# Your goal
In the listing below, locate the line containing "about the axis" and the line containing "obj.parent = None". Output both of them and every line between, exactly as written, and nothing more.

# Start of Information supplied

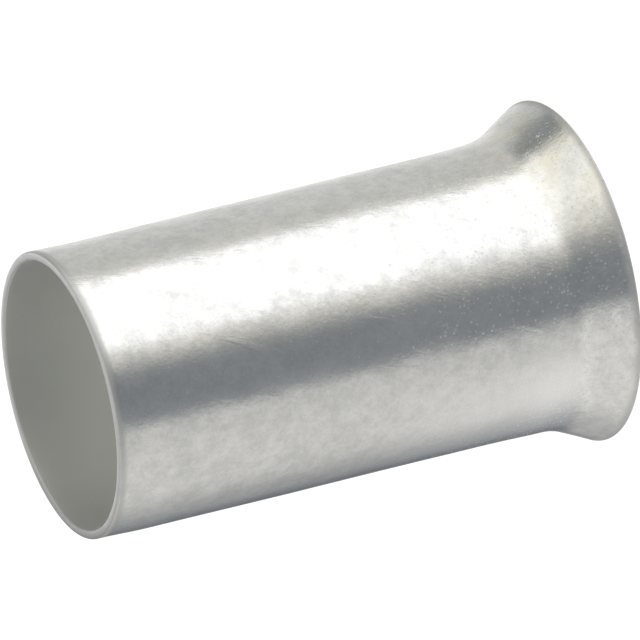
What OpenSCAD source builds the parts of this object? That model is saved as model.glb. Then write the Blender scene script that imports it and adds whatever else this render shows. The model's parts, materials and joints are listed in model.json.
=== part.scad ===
// Bare wire ferrule for a 16 square millimetre stranded conductor, 12 mm long.
//
// The real sleeve is one piece: a length of thin drawn copper tube, cut square and
// tin plated, with one end punched out into a bell mouth. The strands go in through
// the bell mouth, and the straight barrel is crimped on them and clamped in a terminal.
//
// It stands on its lip: Z = 0 is the plane of the mouth, the barrel's axis is Z, and
// the square-cut end is up. All lengths are in millimetres, and angles in degrees.

/* [Barrel] */
// Inside diameter of the barrel, which takes the bared strands
bore_d = 5.8; // [3:0.1:12]
// Thickness of the drawn wall, the same in the barrel and in the bell mouth
wall = 0.2; // [0.16:0.01:0.4]
// Overall length, from the lip to the cut end
length = 12; // [8:0.5:25]
// Radius worn on both edges of the cut end
cut_edge_r = 0.04; // [0.01:0.01:0.07]

/* [Bell mouth] */
// How far the lip stands out from the side of the barrel
mouth_flare = 0.65; // [0.55:0.05:1.2]
// Angle between the wall of the bell mouth and the axis
flare_angle = 25; // [18:1:32]
// Outside radius of the bend where the barrel turns into the bell mouth
bend_r = 2.2; // [0.6:0.1:2.6]
// Radius on both edges of the lip, which leaves a narrow flat land to stand on
lip_edge_r = 0.06; // [0.02:0.01:0.07]

/* [Hidden] */

// Smoothness: steps round a full circle, and steps along each small rounded edge
$fn = 180;
edge_steps = 5;

// How far the hollow's outline runs past the ends that it cuts open
past_end = 1;

// How much too deep the bend is cut, so that its circle crosses the straight walls
// that it runs into and does not merely touch them
bend_bite = 0.0002;

// Barrel
bore_r = bore_d / 2;
barrel_r = bore_r + wall;

// Outer edge of the lip. The slope of the bell mouth leaves this rounding at a tangent.
mouth_r = barrel_r + mouth_flare;
lip_outer = [mouth_r - lip_edge_r, lip_edge_r];
slope_start = on_circle(lip_outer, lip_edge_r, flare_angle);

// Bend, whose centre lies outside the tube. Both faces of the wall turn about it.
bend_out = bend_r * (1 - cos(flare_angle));
bend_rise = bend_r * sin(flare_angle);
slope_rise = (slope_start[0] - barrel_r - bend_out) / tan(flare_angle);
bend_centre = [barrel_r + bend_r, slope_start[1] + slope_rise + bend_rise];

// Inner edge of the lip, one edge radius inside the inner face of the slope
slope_back = on_circle(bend_centre, bend_r + wall - lip_edge_r, 180 + flare_angle);
lip_inner = [
    slope_back[0] + (slope_back[1] - lip_edge_r) * tan(flare_angle),
    lip_edge_r
];

// Rounded edges of the cut end
cut_outer = [barrel_r - cut_edge_r, length - cut_edge_r];
cut_inner = [bore_r + cut_edge_r, length - cut_edge_r];

// Point at angle a on the circle of radius r about c
function on_circle(c, r, a) = c + r * [cos(a), sin(a)];

// Points of the arc of radius r about c, from angle a1 to angle a2 in equal steps
function arc(c, r, a1, a2, steps) =
    [for (i = [0:steps]) on_circle(c, r, a1 + (a2 - a1) * i / steps)];

// Corner that an outline makes at the bend: off the slope, in to the bend's centre and
// out to the barrel. Cutting the circle of radius r out of it leaves the bend itself.
function bend_corner(r) = [
    on_circle(bend_centre, r, 180 + flare_angle),
    bend_centre,
    on_circle(bend_centre, r, 180)
];

module bend_circle(r) {
    translate(bend_centre) circle(r + bend_bite);
}

// Half section of the outer form, from the axis out to the outer face of the wall
module outer_form() {
    difference() {
        polygon(concat(
            [[0, 0]],
            arc(lip_outer, lip_edge_r, -90, flare_angle, edge_steps),
            bend_corner(bend_r),
            arc(cut_outer, cut_edge_r, 0, 90, edge_steps),
            [[0, length]]
        ));
        bend_circle(bend_r);
    }
}

// Half section of the hollow, from the axis out to the inner face of the wall
module hollow_form() {
    difference() {
        polygon(concat(
            [[-past_end, -past_end], [lip_inner[0], -past_end]],
            arc(lip_inner, lip_edge_r, 270, 180 + flare_angle, edge_steps),
            bend_corner(bend_r + wall),
            arc(cut_inner, cut_edge_r, 180, 90, edge_steps),
            [[cut_inner[0], length + past_end], [-past_end, length + past_end]]
        ));
        bend_circle(bend_r + wall);
    }
}

// The whole ferrule: its wall's section, spun about the axis
module sleeve() {
    color([0.78, 0.78, 0.76])
        rotate_extrude()
            difference() {
                outer_form();
                hollow_form();
            }
}

sleeve();
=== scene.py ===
# %% [markdown]
# # A bare wire ferrule
#
# A ferrule is a short piece of thin copper tube, tin plated, that is crimped on the
# bared end of a stranded wire. One end is cut square. The other is opened into a bell
# mouth, so that no strand catches on the rim when the wire is pushed in.
#
# The CAD model already holds the exact size of the part. This lesson loads it as a
# fixed frame, models the same wall again with the small faults of a real tube, gives
# it a satin tin finish, and lights it in a white studio tent. Lengths are in metres,
# the mouth stands on the floor at Z = 0, and the axis of the tube is Z.

# %% Load the CAD frame
import json
import math

import bmesh
import bpy
from mathutils import Matrix, Vector, noise


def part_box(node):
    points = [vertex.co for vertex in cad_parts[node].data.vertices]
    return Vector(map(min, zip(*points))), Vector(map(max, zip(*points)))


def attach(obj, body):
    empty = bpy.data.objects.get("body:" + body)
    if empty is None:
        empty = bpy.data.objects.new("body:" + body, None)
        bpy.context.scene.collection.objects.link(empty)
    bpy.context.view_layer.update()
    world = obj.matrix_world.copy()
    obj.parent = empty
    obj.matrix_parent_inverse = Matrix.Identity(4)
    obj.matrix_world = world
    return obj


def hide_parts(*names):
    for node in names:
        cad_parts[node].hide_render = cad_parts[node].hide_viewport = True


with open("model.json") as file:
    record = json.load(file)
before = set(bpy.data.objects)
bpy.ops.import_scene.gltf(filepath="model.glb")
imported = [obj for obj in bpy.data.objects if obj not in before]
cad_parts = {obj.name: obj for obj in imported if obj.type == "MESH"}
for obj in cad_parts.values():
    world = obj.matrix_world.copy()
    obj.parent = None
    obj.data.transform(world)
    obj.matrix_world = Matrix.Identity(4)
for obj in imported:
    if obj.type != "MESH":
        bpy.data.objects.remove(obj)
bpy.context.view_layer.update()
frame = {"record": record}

MM = 0.001
MICRON = 0.001 * MM

# %% [markdown]
# ## Camera
#
# The part is seen from a little above, through a long lens that hardly tapers it. The
# camera is rolled past a quarter turn, so that the standing sleeve lies along the
# picture with its mouth on the right. A camera can also be placed by hand and its
# matrix copied out, but distance, rise and roll about one point near the axis are
# plain numbers that say what they do, and each can be changed by itself.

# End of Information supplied

# Exercise solution
// The whole ferrule: its wall's section, spun about the axis
module sleeve() {
    color([0.78, 0.78, 0.76])
        rotate_extrude()
            difference() {
                outer_form();
                hollow_form();
            }
}

sleeve();
=== scene.py ===
# %% [markdown]
# # A bare wire ferrule
#
# A ferrule is a short piece of thin copper tube, tin plated, that is crimped on the
# bared end of a stranded wire. One end is cut square. The other is opened into a bell
# mouth, so that no strand catches on the rim when the wire is pushed in.
#
# The CAD model already holds the exact size of the part. This lesson loads it as a
# fixed frame, models the same wall again with the small faults of a real tube, gives
# it a satin tin finish, and lights it in a white studio tent. Lengths are in metres,
# the mouth stands on the floor at Z = 0, and the axis of the tube is Z.

# %% Load the CAD frame
import json
import math

import bmesh
import bpy
from mathutils import Matrix, Vector, noise


def part_box(node):
    points = [vertex.co for vertex in cad_parts[node].data.vertices]
    return Vector(map(min, zip(*points))), Vector(map(max, zip(*points)))


def attach(obj, body):
    empty = bpy.data.objects.get("body:" + body)
    if empty is None:
        empty = bpy.data.objects.new("body:" + body, None)
        bpy.context.scene.collection.objects.link(empty)
    bpy.context.view_layer.update()
    world = obj.matrix_world.copy()
    obj.parent = empty
    obj.matrix_parent_inverse = Matrix.Identity(4)
    obj.matrix_world = world
    return obj


def hide_parts(*names):
    for node in names:
        cad_parts[node].hide_render = cad_parts[node].hide_viewport = True


with open("model.json") as file:
    record = json.load(file)
before = set(bpy.data.objects)
bpy.ops.import_scene.gltf(filepath="model.glb")
imported = [obj for obj in bpy.data.objects if obj not in before]
cad_parts = {obj.name: obj for obj in imported if obj.type == "MESH"}
for obj in cad_parts.values():
    world = obj.matrix_world.copy()
    obj.parent = None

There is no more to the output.